[antlr-interest] Non-deterministic behaviour in matching lexer tokens

Fri May 27 14:13:02 PDT 2011

Hello folks,

I am baffled on how to get my parser to understand lexer tokens with
overlapping definitions
in the context of other rules.

My AST grammar is defined as:

-----------------------------------------
expression:
    (call)+
    ;

call:
    'call' IDENT
    ;

VALUE:
    (LETTER | DIGIT)+
    ;

IDENT:
    LETTER (LETTER | DIGIT | '_')*
    ;

fragment LETTER:
    ('a'..'z' | 'A'..'Z')
    ;

fragment DIGIT:
    '0'..'9'
    ;

WS:
    (' ' | '\t' | '\n' | '\r'| '\f')+
    {$channel = HIDDEN;}
    ;
-----------------------------------------

This grammar allows me to parse "call my_val" because it does match against
the call rule
and the IDENT token.

But if I try to parse "call myval" it incorrectly matches against VALUE and
throws the following
error:

MismatchedTokenException: line 1:5 mismatched input 'myval' expecting
'\u0004'

If I switch the order of the VALUE and IDENT, so that IDENT is first, then
the following matches
the call rule:

call myval
call my_val

both will match against the IDENT token and things are fine.

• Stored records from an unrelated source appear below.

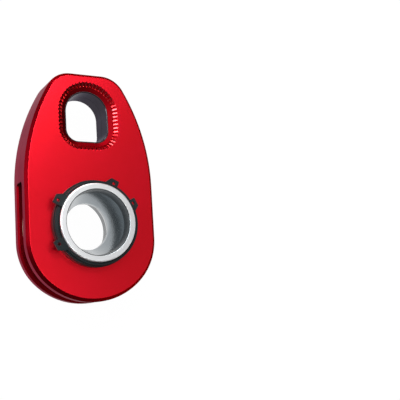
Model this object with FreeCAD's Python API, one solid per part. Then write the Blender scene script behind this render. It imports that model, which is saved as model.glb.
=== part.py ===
"""Hollow-hub snatch block, millimetres.

The block lies on its back on the hub's rear rim. The origin is the middle of the hub, on the plane
between the two cheeks: the hub axis is +Z, the shackle window lies towards +Y, and the rope mouths
open to -X, -Y and +X. Each paired piece is modelled once, for the front side, and turned over for
the rear side.
"""

import FreeCAD, Part
import math
import os

V = FreeCAD.Vector

# Hub: a hollow axle with a flared bore; each wall is measured in from its outside
hub_outer_r = 30.0
hub_rim_wall = 4.8
hub_rim_chamfer = 0.6
hub_end_land = 2.9
bore_lip_depth = 9.0
bore_lip_taper = 1.0
throat_wall = 11.5
throat_length = 7.0

# Cheeks: the side plates
cheek_thickness = 15.9
cheek_split_gap = 0.2
cheek_overhang = 3.2
cheek_foot_swell = 2.7
cheek_foot_drop = 4.3
cheek_hip_centre_x = 6.3
cheek_side_top_y = 31.5
cheek_shoulder_r = 155.0
cheek_corner_r = 20.6
cheek_head_wall = 13.3
cheek_edge_chamfer = 2.6

# Shackle window through both cheeks
window_foot_wall = 3.6
window_height = 41.7
window_half_width = 17.8
window_corner_r = 10.5
window_lead_in = 6.2
window_lead_depth = 4.2
liner_thickness = 0.9
liner_end_chamfer = 0.4

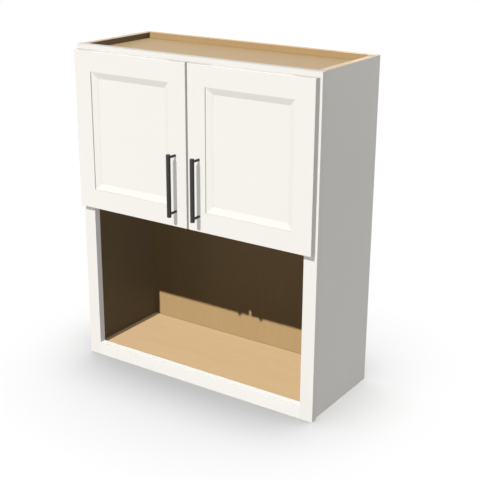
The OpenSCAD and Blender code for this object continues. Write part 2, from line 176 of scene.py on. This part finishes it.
# Plies seen on a board's bare edge, counted across its thickness
ply = {"wander": 0.12, "wanderScale": 40.0}
plyLines, goingIn, comingOut = newGroup(
    "plyLines",
    [("Across", "NodeSocketFloat", 0.0), ("Plies", "NodeSocketFloat", 7.0),
     ("Vector", "NodeSocketVector", None)],
    [("Mask", "NodeSocketFloat"), ("Glue", "NodeSocketFloat")])
tree = plyLines
waver = noise(tree, goingIn["Vector"], ply["wanderScale"])
wander = times(tree, minus(tree, waver, 0.5), ply["wander"])
layer = times(tree, plus(tree, goingIn["Across"], wander), goingIn["Plies"])
everyOther = maths(tree, "FRACT", times(tree, layer, 0.5))
fromMiddle = maths(tree, "ABSOLUTE", minus(tree, everyOther, 0.5))
tree.links.new(span(tree, fromMiddle, 0.22, 0.28), comingOut["Mask"])
toGlue = maths(tree, "ABSOLUTE", minus(tree, maths(tree, "FRACT", layer), 0.5))
tree.links.new(span(tree, toGlue, 0.44, 0.49), comingOut["Glue"])

# Rolled or drawn metal: hair-fine lines along one way, and a few soft patches
drawn = {"hair": 900.0, "patch": 60.0, "hairShare": 0.4, "patchShare": 0.6}
drawnMetal, goingIn, comingOut = newGroup(
    "drawnMetal",
    [("Vector", "NodeSocketVector", None), ("Smooth", "NodeSocketFloat", 0.25),
     ("Dull", "NodeSocketFloat", 0.45)],
    [("Roughness", "NodeSocketFloat"), ("Height", "NodeSocketFloat")])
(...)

My problem is that this solution breaks down once IDENT can no longer
subsume all input.

Consider a modified grammar where the VALUE token must end with a '!'
character and an
"action" rule must match against the VALUE token:

--------------------------------------
expression:
    (call | action)+
    ;

call:
    'call' IDENT
    ;

action:
    'action' VALUE
    ;

IDENT:
    LETTER (LETTER | DIGIT | '_')*
    ;

VALUE:
    (LETTER | DIGIT) '!'+
    ;

fragment LETTER:
    ('a'..'z' | 'A'..'Z')
    ;

fragment DIGIT:
    '0'..'9'
    ;

WS:
    (' ' | '\t' | '\n' | '\r'| '\f')+
    {$channel = HIDDEN;}
    ;
-------------------------------------

If I try to parse the following the last expression will fail:

call MY_VAL      (parses)
call MYVAL        (parses)
action MYVAL!   (MismatchedTokenException: line 3:7 mismatched input 'MYVAL'
expecting '\u0005')

Are there any options in ANTLR to help differentiate IDENT from VALUE?
Maybe the context of the
rule can help in some way?

Thanks in advance,
Anthony Bargnesi